A 6m fibreglass hulled, single-handed fishing vessel with an outboard engine sailed from its home port on a calm summer morning heading for fishing grounds approximately 15nm off the UK coast.
The skipper had refuelled the previous evening, filling the 72-litre plastic petrol tank, located in a stern locker, through a flush deck fitting. He also loaded three spare cans of fuel.
During the transit to the fishing grounds, the skipper smelled petrol coming from the vessel’s bilge. He mopped the bilge as dry as possible, but he also noticed an acrid burning smell, which he thought had to do with an electrical short circuit. So he returned to the wheelhouse to isolate the electrical systems. As he turned off the power isolation switch, flames emerged into the wheelhouse through a cable penetration in the deck. The skipper threw a towel over the hole to arrest the spread of flames. Then there was an explosion, which blew out the wheelhouse windows and blew off the roof.
Flames spread throughout the vessel’s bilge. The skipper used a plastic funnel to scoop up sea water from over the vessel’s side, using this to tackle the fire. He extracted the spare fuel cans from the flames and threw them overboard. The fire spread to the vessel’s wooden frames, but with some effort the skipper extinguished the fire.

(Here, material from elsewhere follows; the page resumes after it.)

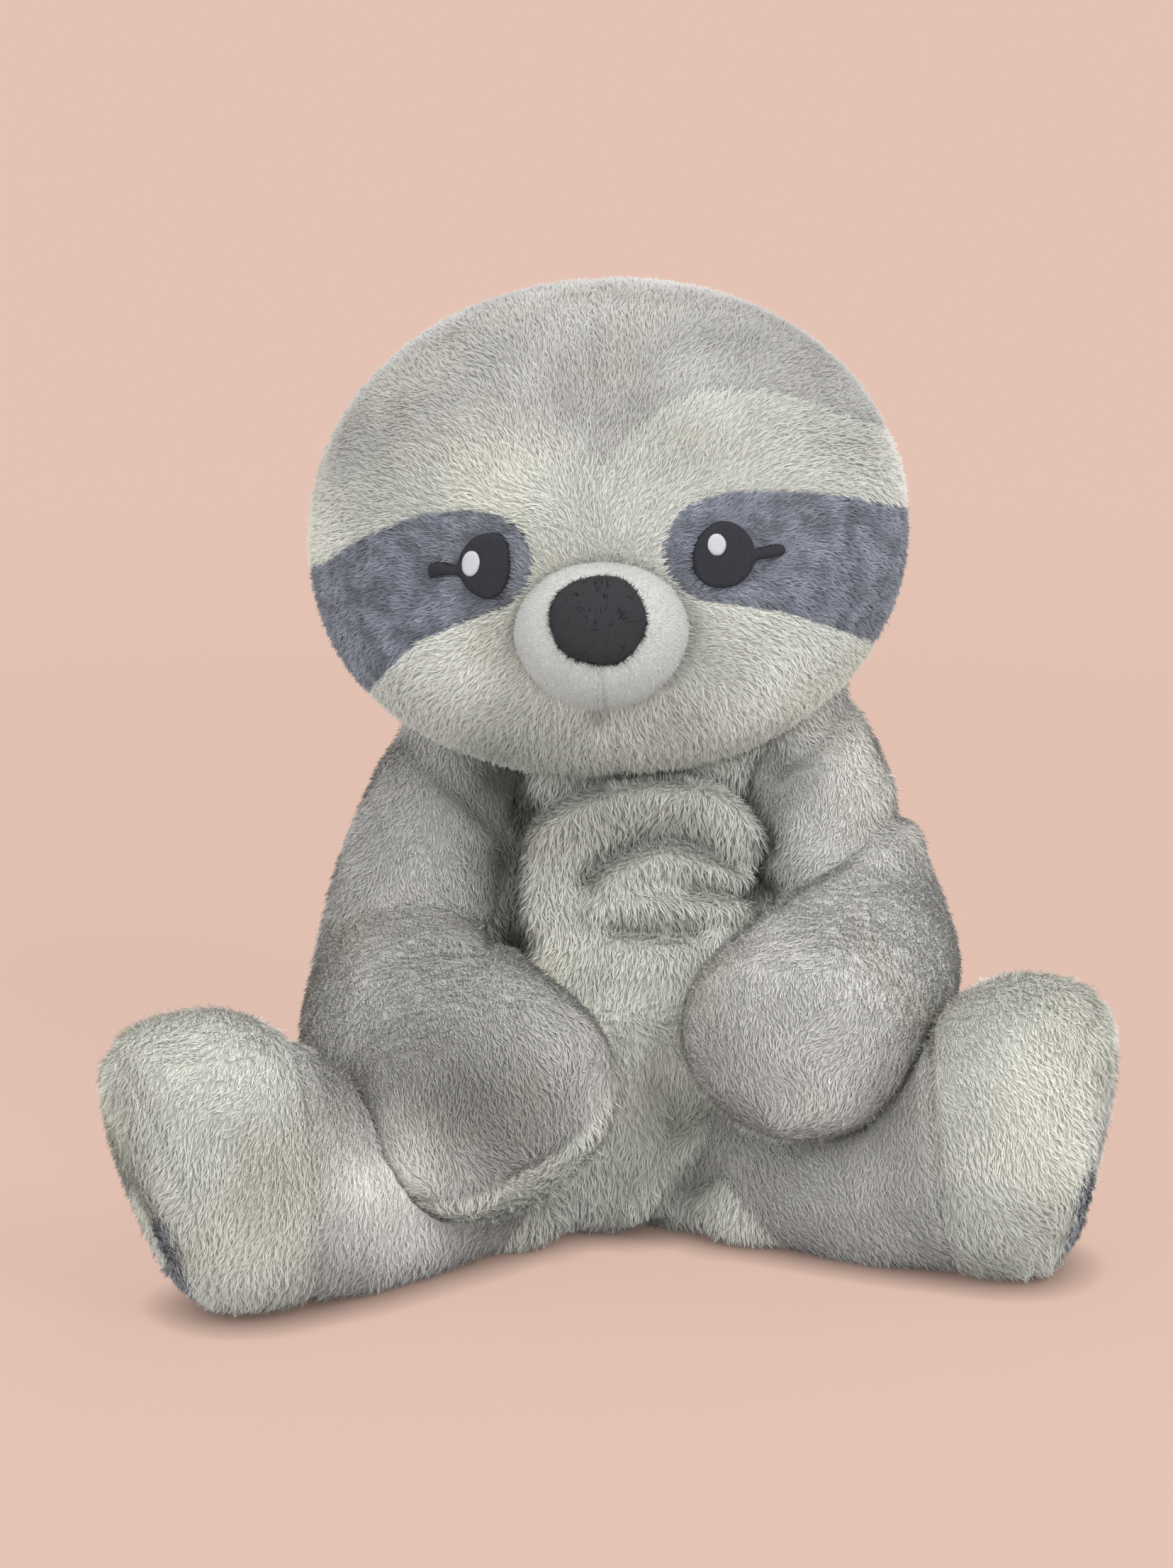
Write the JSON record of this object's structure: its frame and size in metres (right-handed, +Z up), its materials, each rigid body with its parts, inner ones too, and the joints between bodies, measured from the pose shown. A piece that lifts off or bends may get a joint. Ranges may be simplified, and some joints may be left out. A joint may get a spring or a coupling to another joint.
{
  "type": "plush sloth",
  "caption": "Seated plush sloth with a broad domed head, masked eyes, round muzzle and big paws and feet. Its head turns and nods, its arms swing and bend, and its legs splay.",
  "frame": {"origin": "middle of the torso's flat underside, where it sits on the floor", "axes": "+Z up, the face looks along -Y, +X towards the toy's own left"},
  "size_m": [0.3512, 0.2723, 0.3348],
  "materials": {
    "light_plush": "pale grey plush pile",
    "grey_plush": "mid-grey plush pile",
    "patch_plush": "blue-grey plush pile",
    "muzzle_plush": "short smooth pile",
    "nose_velvet": "near-black velvet",
    "eye_felt": "dense dark embroidery",
    "glint_thread": "white satin thread",
    "filling": "loose polyester fibre",
    "bead_pouch": "woven inner cloth"
  },
  "bodies": {
    "torso": {"belly_panel": "light_plush", "back_panel": "grey_plush", "torso_filling": "filling", "seat_bead_pouch": "bead_pouch"},
    "neck": {"neck_filling": "filling"},
    "head": {"face_panel": "light_plush", "head_back_panel": "grey_plush", "head_filling": "filling", "left_eye_patch": "patch_plush", "right_eye_patch": "patch_plush", "left_eye": "eye_felt", "right_eye": "eye_felt", "left_eye_glint": "glint_thread", "right_eye_glint": "glint_thread", "muzzle": "muzzle_plush", "nose": "nose_velvet", "mouth_stitch": "nose_velvet"},
    "left_upper_arm": {"left_upper_arm_cover": "grey_plush", "left_upper_arm_filling": "filling"},
    "left_forearm": {"left_forearm_cover": "grey_plush", "left_palm": "light_plush", "left_forearm_filling": "filling", "left_paw_bead_pouch": "bead_pouch"},
    "left_leg": {"left_leg_cover": "grey_plush", "left_foot_panel": "light_plush", "left_sole": "light_plush", "left_leg_filling": "filling", "left_foot_bead_pouch": "bead_pouch", "left_sole_pad_1": "patch_plush", "left_sole_pad_2": "patch_plush", "left_sole_pad_3": "patch_plush"},
    "right_upper_arm": {"right_upper_arm_cover": "grey_plush", "right_upper_arm_filling": "filling"},
    "right_forearm": {"right_forearm_cover": "grey_plush", "right_palm": "light_plush", "right_forearm_filling": "filling", "right_paw_bead_pouch": "bead_pouch"},
    "right_leg": {"right_leg_cover": "grey_plush", "right_foot_panel": "light_plush", "right_sole": "light_plush", "right_leg_filling": "filling", "right_foot_bead_pouch": "bead_pouch", "right_sole_pad_1": "patch_plush", "right_sole_pad_2": "patch_plush", "right_sole_pad_3": "patch_plush"}
  },
  "joints": [
    {"name": "head_turn", "type": "hinge", "parent": "torso", "child": "neck", "pos_m": [-0.003, -0.006, 0.152], "axis": [0, 0, 1], "range_deg": [-25, 25]},
    {"name": "head_nod", "type": "hinge", "parent": "neck", "child": "head", "pos_m": [-0.003, -0.006, 0.152], "axis": [1, 0, 0], "range_deg": [-8, 6]},
    {"name": "left_shoulder_swing", "type": "hinge", "parent": "torso", "child": "left_upper_arm", "pos_m": [0.066, -0.014, 0.13794], "axis": [-1, 0, 0], "range_deg": [0, 25]},
    {"name": "left_elbow_bend", "type": "hinge", "parent": "left_upper_arm", "child": "left_forearm", "pos_m": [0.08933, -0.04157, 0.0945], "axis": [-1, 0, 0], "range_deg": [0, 20]},
    {"name": "left_hip_splay", "type": "hinge", "parent": "torso", "child": "left_leg", "pos_m": [0.048, -0.054, 0.033], "axis": [0, 0, 1], "range_deg": [0, 15]},
    {"name": "right_shoulder_swing", "type": "hinge", "parent": "torso", "child": "right_upper_arm", "pos_m": [-0.066, -0.014, 0.13399], "axis": [-1, 0, 0], "range_deg": [0, 25]},
    {"name": "right_elbow_bend", "type": "hinge", "parent": "right_upper_arm", "child": "right_forearm", "pos_m": [-0.08002, -0.04007, 0.08586], "axis": [-1, 0, 0], "range_deg": [0, 20]},
    {"name": "right_hip_splay", "type": "hinge", "parent": "torso", "child": "right_leg", "pos_m": [-0.048, -0.054, 0.033], "axis": [0, 0, -1], "range_deg": [0, 15]}
  ]
}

The skipper then assessed the situation and found that the vessel was drifting further out to sea. He had suffered some burns, and the explosion had disabled the communications equipment. A further survey revealed a radio/CD player with an FM aerial, which the skipper removed and attached to a fishing rod outrigger to provide an ad hoc aerial for his VHF radio. He tried to transmit a distress call but received no response.
The skipper then attempted to start the outboard engine. He found that the insulation on the power cables from the battery had melted in the fire and that the supply fuse for the starter circuit had blown. However, he saved sufficient cable to rig power lines to the engine starter and found
a replacement for the blown fuse. Having managed to start the engine, the skipper headed towards land.
The skipper met two small coasters and tried to attract attention with hand-held flares, but neither vessel responded. Sometime later, he saw another fishing vessel and was able to attract the crew’s attention. This vessel helped and its crew alerted the rescue services. A lifeboat was used and it rescued the skipper and towed his vessel into harbour.
Before the incident, the vessel had been ashore for repairs and refurbishment. Some items of equipment, including fire-fighting appliances, had not been refitted to the vessel before its departure.
It is possible that a leak between the flush deck fitting and the fuel tank allowed petrol to leak into the vessel’s bilge when the tank was filled the evening before departure.
- Preparation and planning are vital safety factors when undertaking a trip to sea. That the vessel was being maintained is a positive aspect. However, not carrying out a check of safety equipment before departure was a major failing.
- Despite minimum fire-fighting mandatory requirements, the carriage of petrol in significant quantities should have prompted the skipper to conduct a risk assessment in the form of a review of the associated hazard and a coherent plan to deal with the consequences in the event of an incident.
- When working a single-handed vessel, it is particularly important that the skipper possesses the level of knowledge and skills required to properly equip, maintain and operate the vessel safely.